ПЕРЕД РАСКРЫТЫМИ ДЕЛАМИ…
…И вот я держу её в руках. Эту тоненькую коричневую папочку. Ту самую. На ней ещё остался бледный след от чернильницы, которую опрокинул, ударив кулаком по столу, мой следователь. Теперь я знаю, как его звали, – Лобанов была его фамилия. Сколько же прошло времени? Дай посчитаю: 52 года и 7 месяцев. Мог ли я думать тогда, когда Лобанов не спеша обминал эту новенькую коричневую папочку, что более чем через полвека я не только ещё буду жив, но и с замирающим сердцем буду перебирать несколько бумаг, в ней находящихся?.. В этих бумажках жизнь моя, Оксаны, Елены – всех нас троих, исчезнувших с этого света в ночь на 18 апреля 1938 года. А вот и протокол моего, судя по делу, единственного допроса – 25 апреля. Значит, между арестом и этим допросом прошла целая неделя. Неделя, когда я ещё жил мыслями о доме и верил, что дом этот существует.
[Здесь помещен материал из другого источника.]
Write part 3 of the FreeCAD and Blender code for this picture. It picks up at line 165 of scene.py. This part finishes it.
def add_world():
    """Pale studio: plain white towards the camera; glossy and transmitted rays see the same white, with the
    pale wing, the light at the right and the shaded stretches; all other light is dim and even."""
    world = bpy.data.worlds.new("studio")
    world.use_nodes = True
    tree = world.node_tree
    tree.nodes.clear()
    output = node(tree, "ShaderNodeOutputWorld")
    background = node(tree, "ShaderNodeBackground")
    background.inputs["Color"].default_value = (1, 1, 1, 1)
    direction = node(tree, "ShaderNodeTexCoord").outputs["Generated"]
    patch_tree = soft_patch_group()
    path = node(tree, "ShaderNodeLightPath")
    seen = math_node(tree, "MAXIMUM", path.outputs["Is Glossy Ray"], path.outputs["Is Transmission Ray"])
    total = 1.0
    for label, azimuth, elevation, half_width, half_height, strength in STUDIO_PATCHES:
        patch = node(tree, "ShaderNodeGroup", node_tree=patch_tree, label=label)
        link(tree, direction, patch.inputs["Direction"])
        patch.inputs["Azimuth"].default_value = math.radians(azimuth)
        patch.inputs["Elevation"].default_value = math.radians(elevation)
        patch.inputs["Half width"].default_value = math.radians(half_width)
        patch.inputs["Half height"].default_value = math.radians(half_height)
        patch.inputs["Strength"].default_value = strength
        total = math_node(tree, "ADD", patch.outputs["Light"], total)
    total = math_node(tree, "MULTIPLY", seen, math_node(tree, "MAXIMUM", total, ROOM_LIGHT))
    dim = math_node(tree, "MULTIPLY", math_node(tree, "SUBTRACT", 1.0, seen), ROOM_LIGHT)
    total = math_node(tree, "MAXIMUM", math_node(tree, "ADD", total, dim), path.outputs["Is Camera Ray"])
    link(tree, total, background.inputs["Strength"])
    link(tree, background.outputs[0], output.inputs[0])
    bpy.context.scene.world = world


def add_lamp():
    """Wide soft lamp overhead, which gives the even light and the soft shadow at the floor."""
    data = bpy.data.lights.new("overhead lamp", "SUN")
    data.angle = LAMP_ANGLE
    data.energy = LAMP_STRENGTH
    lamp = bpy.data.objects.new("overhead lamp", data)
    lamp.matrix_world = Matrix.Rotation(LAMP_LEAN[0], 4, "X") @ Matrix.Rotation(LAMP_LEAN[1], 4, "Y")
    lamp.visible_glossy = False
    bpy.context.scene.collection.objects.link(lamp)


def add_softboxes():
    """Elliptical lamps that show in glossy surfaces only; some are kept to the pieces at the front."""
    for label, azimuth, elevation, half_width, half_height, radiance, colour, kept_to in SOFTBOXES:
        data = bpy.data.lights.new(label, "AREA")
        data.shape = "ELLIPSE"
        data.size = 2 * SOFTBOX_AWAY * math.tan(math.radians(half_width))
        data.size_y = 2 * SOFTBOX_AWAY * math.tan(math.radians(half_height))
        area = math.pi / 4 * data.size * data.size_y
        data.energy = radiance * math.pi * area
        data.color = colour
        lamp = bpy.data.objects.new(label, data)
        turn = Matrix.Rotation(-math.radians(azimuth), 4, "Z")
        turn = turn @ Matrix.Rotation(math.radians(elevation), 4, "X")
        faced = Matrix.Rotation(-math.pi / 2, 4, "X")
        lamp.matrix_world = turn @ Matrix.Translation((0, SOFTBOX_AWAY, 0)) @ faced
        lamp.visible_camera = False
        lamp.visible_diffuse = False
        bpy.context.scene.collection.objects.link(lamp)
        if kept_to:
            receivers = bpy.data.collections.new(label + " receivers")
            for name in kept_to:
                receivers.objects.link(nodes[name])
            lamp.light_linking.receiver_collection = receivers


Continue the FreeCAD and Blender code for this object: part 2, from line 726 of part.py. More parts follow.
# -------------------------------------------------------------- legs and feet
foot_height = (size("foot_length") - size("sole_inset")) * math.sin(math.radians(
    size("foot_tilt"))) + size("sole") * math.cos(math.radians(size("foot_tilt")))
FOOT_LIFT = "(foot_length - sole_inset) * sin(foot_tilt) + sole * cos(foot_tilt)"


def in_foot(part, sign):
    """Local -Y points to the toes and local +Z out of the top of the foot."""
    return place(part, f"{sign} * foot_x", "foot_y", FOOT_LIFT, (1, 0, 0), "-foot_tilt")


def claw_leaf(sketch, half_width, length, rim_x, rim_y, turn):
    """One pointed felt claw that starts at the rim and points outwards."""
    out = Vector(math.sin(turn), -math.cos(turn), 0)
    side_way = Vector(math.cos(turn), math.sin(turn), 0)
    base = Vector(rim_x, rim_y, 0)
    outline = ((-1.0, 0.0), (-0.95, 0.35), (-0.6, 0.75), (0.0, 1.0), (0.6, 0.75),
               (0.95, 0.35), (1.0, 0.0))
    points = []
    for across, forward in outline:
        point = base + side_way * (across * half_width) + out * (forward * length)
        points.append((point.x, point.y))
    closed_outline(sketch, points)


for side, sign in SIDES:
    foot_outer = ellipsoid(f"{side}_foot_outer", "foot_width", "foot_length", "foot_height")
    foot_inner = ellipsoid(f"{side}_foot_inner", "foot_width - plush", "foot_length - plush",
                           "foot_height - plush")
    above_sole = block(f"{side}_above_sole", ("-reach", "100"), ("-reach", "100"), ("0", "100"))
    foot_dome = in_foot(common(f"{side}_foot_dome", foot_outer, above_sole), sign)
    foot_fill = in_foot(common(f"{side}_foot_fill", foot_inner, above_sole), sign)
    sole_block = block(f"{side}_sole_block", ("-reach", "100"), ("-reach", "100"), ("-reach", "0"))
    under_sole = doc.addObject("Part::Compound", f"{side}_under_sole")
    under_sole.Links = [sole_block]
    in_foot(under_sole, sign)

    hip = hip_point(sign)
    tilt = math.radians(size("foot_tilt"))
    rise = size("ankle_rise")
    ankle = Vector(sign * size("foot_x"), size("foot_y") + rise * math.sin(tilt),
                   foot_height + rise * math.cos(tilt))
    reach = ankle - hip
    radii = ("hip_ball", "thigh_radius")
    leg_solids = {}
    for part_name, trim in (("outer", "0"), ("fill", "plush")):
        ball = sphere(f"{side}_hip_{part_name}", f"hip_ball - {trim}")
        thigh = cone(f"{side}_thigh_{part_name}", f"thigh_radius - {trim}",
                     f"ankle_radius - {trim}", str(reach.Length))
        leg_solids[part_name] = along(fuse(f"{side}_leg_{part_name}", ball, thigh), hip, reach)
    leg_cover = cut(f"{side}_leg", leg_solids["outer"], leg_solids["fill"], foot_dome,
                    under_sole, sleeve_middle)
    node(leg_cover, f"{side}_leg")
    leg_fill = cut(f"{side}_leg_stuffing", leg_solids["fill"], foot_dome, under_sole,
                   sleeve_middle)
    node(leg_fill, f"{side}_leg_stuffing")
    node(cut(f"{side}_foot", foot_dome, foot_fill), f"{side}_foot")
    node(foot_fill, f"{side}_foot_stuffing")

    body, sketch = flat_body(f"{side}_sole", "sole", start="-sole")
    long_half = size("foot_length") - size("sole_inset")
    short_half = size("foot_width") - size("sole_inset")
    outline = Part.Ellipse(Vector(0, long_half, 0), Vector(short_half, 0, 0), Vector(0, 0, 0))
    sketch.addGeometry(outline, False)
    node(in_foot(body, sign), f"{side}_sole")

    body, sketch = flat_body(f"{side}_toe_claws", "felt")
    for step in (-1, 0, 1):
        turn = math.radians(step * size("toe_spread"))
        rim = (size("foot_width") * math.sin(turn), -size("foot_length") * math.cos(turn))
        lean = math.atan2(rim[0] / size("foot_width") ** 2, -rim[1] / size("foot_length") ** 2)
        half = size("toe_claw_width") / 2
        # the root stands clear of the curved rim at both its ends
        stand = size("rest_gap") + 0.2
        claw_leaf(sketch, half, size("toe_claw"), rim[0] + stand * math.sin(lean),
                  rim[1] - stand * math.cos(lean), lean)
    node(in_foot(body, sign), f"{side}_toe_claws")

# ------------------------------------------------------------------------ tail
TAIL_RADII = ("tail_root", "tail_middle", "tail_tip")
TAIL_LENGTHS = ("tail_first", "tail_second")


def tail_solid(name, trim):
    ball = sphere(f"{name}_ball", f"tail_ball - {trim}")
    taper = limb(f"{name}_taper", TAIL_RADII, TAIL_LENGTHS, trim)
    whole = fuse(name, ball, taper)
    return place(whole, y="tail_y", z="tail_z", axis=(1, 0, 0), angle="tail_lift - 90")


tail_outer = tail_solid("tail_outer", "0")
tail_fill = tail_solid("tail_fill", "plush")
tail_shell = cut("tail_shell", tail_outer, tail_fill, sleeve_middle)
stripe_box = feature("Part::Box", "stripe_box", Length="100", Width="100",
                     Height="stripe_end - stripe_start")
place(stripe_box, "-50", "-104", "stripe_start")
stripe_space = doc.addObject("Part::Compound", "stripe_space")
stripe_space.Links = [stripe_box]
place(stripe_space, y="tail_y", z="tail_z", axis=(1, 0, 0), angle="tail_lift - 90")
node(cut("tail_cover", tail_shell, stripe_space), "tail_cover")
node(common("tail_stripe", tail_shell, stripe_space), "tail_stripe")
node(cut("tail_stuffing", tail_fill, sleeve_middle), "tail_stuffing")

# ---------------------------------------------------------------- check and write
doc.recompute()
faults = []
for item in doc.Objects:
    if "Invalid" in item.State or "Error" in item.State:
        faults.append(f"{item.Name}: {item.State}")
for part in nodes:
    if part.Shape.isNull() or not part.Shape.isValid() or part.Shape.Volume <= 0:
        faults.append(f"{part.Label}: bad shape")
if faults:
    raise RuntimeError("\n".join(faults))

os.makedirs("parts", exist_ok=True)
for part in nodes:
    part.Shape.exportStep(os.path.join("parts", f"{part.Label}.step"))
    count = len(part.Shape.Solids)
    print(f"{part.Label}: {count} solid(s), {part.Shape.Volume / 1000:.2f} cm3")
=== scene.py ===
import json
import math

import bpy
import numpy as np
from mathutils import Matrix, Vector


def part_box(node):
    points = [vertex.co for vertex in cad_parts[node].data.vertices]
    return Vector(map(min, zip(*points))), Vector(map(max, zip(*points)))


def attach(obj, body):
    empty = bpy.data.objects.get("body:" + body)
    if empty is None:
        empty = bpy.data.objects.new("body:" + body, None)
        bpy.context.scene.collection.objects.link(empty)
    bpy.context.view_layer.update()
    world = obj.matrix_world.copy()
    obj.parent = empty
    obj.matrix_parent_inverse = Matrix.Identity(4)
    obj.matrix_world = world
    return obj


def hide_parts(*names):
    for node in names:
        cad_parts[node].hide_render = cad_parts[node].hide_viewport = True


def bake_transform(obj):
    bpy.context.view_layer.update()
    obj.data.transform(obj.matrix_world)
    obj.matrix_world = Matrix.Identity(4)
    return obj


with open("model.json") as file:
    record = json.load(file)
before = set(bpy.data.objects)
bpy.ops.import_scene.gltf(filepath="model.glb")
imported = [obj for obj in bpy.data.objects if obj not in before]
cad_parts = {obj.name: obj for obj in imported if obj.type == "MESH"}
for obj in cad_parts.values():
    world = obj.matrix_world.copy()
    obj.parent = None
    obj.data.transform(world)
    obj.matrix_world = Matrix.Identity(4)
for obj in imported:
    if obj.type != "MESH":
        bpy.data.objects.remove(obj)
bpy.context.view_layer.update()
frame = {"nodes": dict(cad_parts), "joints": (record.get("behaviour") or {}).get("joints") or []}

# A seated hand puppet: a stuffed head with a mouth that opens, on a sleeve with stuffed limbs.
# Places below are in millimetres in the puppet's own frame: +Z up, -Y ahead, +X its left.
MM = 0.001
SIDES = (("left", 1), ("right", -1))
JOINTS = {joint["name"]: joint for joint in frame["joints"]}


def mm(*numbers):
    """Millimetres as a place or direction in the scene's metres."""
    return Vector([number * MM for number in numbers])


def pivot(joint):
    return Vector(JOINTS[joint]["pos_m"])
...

А как она началась, эта неделя? Когда я кинулся к входной двери на пронзительный звонок в ночи, я уже знал, что это за звонок, я знал, что это за мной. Это был второй такой звонок в огромной многонаселенной квартире трехэтажного дома на углу Гранатного переулка. В этом доме – теперь чистеньком и приглаженном – помещается какое-то экзотическое посольство, кажется, Ганы, и до сих пор я не могу спокойно пройти мимо него, не посмотрев на те крайние окна, за которыми мы жили.